Working from home today and needed to try out some dust from Todd.  What a great day to smoke some cheese.

I just cannot get enough of the Smoked Pepper Jack and Smoked Queso Fresco.  If you haven't tried some of the Queso Fresco yet, do yourself a favor and try it, fantastic!  If you can find it, buy it in the 5lb block, divide it into pounds, then smoke it in 8oz hunks.  It is a crumbling/melting cheese anyway, so I throw it in the freezer and it lasts forever.

Ambient temp 63 degrees, smoker temp 77 after 1 hour.

I will pull the mozzarella at 2 hours, my kids love it with just a taste of smoke, and doing it this way it's much cheaper than string cheese for their school lunches.


----------



## bluto (Apr 17, 2012)

Pulled the Mozz and threw on some Havarti just to see what it tastes like.


----------



## smokinhusker (Apr 17, 2012)

Looks good! Where'd you get the mozz like that? I'd love to try it that way instead of the blocks.


----------



## fife (Apr 17, 2012)

Lood looking stuff


----------



## bluto (Apr 17, 2012)

SmokinHusker said:


> Looks good! Where'd you get the mozz like that? I'd love to try it that way instead of the blocks.

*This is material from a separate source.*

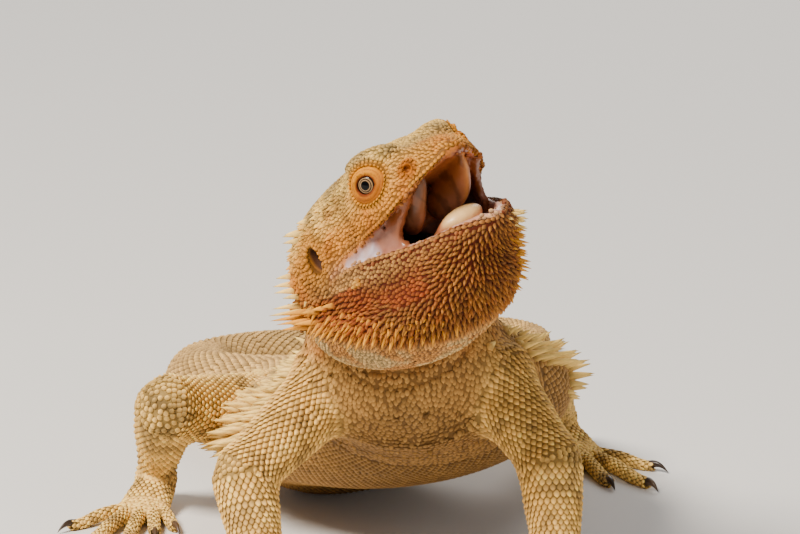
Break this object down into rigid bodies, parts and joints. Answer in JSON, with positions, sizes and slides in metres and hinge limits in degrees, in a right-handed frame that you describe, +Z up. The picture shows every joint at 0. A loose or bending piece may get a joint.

Got this mozz at Costco, came in a 2 pack.  Good stuff.


----------



## bluto (Apr 17, 2012)

Ended up with some decent color on the cheeses.  Had to resort to an ice bath around hour 3.













All wrapped up and waiting...


----------



## jrod62 (Apr 17, 2012)

Looks good. Hard part is waiting 3 weeks to try it


----------



## bluto (Apr 18, 2012)

jrod62 said:


> Looks good. Hard part is waiting 3 weeks to try it


Yeah it is, I'm out of the smoked pepper jack, so I'm going to have a hard time waiting for it.


----------



## capntrip (Apr 18, 2012)

Nice looking cheese.....Great color!


----------



## smokinhusker (Apr 18, 2012)

Looks great! Thanks for the mozz info...gotta go there on Friday so I'll pick some up.


----------